The number 24 of Dwight Evans should also have been retired by now. I mean, he's already in the Red Sox Hall of Fame, and is well-respected by the entire city. Dewey was underrated throughout his entire career, only getting selected to three All-Star games. He was a top ten batter in the league for half of his career, thanks to his rare combination of talents.
Dwight was a hard-hitter who had his fair share of homers (66th all time in AL), yet also was one of the best at drawing walks (29th all time in AL). Evans also was masterful on defense, having earned eight Golden Gloves, tied fifth all time among AL outfielders. Evans surely deserves his number retired, even if his Red Sox teams never won a World Series.

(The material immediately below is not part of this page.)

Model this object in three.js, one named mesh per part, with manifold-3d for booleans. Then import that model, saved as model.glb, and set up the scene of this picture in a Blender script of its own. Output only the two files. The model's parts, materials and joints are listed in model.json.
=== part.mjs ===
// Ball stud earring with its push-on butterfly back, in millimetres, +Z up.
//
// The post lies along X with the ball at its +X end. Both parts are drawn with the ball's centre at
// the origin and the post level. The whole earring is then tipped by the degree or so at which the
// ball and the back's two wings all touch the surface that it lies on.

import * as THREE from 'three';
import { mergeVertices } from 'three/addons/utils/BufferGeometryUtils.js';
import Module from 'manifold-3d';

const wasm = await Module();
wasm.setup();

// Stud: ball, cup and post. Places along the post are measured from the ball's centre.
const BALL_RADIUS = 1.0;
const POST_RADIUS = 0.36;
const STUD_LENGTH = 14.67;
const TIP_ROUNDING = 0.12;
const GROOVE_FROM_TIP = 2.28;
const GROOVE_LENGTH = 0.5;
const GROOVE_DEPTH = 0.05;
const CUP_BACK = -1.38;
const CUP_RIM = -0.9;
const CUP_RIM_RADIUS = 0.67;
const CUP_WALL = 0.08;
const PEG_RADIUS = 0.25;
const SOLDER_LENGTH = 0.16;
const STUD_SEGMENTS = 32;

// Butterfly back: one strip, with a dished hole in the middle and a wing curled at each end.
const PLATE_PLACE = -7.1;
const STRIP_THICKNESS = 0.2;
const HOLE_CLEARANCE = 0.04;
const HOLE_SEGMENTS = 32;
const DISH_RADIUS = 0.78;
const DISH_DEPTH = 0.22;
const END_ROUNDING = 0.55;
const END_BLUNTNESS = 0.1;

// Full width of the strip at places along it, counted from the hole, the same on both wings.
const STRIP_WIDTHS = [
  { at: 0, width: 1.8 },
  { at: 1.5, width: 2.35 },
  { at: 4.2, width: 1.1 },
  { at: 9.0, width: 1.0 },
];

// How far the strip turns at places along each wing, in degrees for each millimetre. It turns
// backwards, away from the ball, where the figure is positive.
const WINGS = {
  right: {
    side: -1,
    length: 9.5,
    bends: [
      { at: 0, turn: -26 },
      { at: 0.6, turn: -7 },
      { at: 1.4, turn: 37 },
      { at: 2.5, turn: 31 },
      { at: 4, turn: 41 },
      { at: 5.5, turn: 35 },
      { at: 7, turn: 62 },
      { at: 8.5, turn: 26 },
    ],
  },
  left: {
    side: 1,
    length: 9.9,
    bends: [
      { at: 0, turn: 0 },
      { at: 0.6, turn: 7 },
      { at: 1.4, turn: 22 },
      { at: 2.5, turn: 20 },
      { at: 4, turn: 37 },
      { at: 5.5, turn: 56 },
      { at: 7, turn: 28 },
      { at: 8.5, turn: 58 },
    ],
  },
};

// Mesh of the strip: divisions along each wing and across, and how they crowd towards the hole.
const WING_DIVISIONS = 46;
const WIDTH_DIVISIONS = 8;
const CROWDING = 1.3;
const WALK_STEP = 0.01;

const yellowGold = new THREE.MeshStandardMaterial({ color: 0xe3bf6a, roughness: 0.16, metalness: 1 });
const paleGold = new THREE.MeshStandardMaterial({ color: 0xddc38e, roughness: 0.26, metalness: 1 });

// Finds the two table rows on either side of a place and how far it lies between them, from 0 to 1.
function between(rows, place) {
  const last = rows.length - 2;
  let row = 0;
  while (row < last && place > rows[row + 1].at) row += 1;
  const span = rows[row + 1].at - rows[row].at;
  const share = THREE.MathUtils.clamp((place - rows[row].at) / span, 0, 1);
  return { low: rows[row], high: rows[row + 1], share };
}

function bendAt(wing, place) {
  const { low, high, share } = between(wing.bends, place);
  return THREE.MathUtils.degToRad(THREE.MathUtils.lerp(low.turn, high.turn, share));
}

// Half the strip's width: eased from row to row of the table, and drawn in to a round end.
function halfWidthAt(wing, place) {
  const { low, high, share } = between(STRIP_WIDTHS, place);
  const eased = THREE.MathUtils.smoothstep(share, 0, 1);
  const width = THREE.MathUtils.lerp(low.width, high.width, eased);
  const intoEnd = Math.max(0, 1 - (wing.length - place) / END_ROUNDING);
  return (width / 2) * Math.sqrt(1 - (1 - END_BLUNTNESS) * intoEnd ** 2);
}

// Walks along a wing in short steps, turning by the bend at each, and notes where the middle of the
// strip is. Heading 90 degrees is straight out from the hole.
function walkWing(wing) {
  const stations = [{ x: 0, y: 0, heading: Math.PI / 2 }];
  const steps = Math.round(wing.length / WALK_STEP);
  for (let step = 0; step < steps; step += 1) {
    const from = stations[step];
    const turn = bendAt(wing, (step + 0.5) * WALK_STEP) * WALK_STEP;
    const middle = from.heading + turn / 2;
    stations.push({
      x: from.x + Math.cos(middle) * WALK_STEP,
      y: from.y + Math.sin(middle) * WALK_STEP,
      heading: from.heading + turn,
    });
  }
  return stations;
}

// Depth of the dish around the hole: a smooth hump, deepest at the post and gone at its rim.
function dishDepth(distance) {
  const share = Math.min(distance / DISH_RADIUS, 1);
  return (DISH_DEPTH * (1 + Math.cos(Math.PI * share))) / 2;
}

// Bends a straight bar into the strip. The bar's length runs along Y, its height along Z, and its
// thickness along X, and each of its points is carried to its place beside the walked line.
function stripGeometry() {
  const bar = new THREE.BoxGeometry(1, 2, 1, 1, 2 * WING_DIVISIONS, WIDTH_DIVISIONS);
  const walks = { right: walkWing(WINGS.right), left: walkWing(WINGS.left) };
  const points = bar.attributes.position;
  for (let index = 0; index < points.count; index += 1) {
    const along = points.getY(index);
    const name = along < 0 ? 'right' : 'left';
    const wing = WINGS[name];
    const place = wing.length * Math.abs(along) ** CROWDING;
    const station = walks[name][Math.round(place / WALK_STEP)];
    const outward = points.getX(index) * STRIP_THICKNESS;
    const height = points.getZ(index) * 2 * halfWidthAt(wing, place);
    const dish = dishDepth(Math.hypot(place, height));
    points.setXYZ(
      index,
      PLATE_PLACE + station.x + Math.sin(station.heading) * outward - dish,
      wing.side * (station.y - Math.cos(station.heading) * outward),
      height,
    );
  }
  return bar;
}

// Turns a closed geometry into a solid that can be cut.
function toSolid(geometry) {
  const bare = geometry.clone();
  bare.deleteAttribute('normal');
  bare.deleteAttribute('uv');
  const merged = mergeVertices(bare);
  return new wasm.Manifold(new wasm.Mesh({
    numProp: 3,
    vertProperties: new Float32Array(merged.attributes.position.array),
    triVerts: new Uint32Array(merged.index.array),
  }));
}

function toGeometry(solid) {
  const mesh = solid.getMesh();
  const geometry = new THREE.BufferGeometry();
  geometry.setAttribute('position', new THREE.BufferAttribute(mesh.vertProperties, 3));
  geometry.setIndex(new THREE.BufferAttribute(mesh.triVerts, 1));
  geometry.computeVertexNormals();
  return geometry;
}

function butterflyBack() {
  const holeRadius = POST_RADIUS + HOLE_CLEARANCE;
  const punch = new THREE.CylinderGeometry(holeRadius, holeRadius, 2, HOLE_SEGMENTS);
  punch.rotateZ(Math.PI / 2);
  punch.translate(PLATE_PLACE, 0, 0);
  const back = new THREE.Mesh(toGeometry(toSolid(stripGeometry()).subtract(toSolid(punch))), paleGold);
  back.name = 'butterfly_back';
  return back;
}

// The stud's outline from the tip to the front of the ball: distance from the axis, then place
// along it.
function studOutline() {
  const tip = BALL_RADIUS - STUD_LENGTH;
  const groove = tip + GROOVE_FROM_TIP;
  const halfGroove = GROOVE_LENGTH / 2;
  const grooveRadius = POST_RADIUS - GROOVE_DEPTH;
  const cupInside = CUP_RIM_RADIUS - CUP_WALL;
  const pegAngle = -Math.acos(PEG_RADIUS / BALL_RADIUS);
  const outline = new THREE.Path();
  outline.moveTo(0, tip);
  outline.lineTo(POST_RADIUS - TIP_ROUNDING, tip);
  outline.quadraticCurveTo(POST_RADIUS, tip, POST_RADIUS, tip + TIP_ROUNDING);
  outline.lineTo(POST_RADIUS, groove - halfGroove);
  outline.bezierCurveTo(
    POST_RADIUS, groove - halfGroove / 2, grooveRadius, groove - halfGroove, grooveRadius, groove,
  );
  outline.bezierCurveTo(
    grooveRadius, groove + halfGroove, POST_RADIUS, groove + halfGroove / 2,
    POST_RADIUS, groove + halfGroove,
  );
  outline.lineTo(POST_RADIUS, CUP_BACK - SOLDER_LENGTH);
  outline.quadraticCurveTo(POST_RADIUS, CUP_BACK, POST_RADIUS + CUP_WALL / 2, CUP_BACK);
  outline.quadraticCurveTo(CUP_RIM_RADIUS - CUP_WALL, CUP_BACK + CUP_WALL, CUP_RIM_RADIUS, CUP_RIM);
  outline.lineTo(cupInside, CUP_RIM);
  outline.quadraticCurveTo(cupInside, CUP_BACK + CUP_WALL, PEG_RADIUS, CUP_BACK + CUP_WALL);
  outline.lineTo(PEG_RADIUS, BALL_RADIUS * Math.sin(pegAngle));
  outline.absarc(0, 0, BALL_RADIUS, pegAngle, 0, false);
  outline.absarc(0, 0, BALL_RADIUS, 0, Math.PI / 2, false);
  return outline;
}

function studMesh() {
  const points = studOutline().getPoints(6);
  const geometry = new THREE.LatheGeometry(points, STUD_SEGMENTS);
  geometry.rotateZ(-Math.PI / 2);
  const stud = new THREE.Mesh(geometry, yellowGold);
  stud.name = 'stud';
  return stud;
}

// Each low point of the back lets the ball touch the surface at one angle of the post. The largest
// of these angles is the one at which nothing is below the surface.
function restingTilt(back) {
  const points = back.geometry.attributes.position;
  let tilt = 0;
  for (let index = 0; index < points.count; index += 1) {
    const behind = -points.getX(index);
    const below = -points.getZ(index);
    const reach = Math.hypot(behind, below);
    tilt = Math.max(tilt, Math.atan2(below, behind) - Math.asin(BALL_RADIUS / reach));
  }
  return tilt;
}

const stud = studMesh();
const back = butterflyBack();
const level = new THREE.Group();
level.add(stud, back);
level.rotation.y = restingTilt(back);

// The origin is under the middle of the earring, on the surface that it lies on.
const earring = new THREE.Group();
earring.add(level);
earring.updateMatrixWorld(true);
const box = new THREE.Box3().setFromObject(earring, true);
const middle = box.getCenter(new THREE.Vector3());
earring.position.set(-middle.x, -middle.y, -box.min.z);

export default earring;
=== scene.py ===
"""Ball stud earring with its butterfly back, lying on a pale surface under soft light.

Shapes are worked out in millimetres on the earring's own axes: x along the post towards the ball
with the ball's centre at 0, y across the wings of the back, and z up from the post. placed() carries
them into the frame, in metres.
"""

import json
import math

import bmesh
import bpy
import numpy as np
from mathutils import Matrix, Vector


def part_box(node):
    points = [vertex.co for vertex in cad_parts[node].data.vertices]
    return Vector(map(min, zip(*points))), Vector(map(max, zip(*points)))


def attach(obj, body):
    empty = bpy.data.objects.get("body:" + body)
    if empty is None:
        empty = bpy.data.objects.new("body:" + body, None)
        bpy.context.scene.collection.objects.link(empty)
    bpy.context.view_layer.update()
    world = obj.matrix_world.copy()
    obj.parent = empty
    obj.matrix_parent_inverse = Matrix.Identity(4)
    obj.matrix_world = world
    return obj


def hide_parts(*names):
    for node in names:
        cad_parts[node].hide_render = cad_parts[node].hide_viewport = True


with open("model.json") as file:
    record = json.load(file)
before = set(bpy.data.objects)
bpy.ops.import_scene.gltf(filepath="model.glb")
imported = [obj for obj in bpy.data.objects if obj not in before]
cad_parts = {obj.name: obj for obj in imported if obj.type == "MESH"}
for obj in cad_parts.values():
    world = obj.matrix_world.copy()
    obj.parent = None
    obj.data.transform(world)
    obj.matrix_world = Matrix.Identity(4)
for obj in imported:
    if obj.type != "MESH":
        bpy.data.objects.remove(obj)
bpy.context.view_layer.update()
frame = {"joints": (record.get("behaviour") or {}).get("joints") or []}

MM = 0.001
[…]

Last but surely not least, the player most deserving of getting their jersey retired is Roger Clemens. Many hate him for the use of PEDs, but the fact of the matter was he used them late in his career while on the Yankees and Astros. He was clean for most if not all of his time in Boston, which is why it probably should not affect whether his number is retired here.
Clemens was the best pitcher in baseball during the 13 year span he played for the Sox. He is one of only 10 pitchers ever to win the MVP and Cy Young in the same year. Speaking of Cy Young's, he won three while on the Red Sox, and another four thereafter for a MLB record seven wins. The Rocket, being the best pitcher in Red Sox history, has definitely earned the right for his number to sit alongside Pedro Martinez.
Hopefully at least a few of these nine candidates get their numbers retired in the net decade. While its good to keep a high standard, some of the players the Red Sox are keeping out are actually better than those already in the exclusive group. To many fans, a few of these options are obvious additions, and it's only a matter of time until the organization comes to the same conclusion.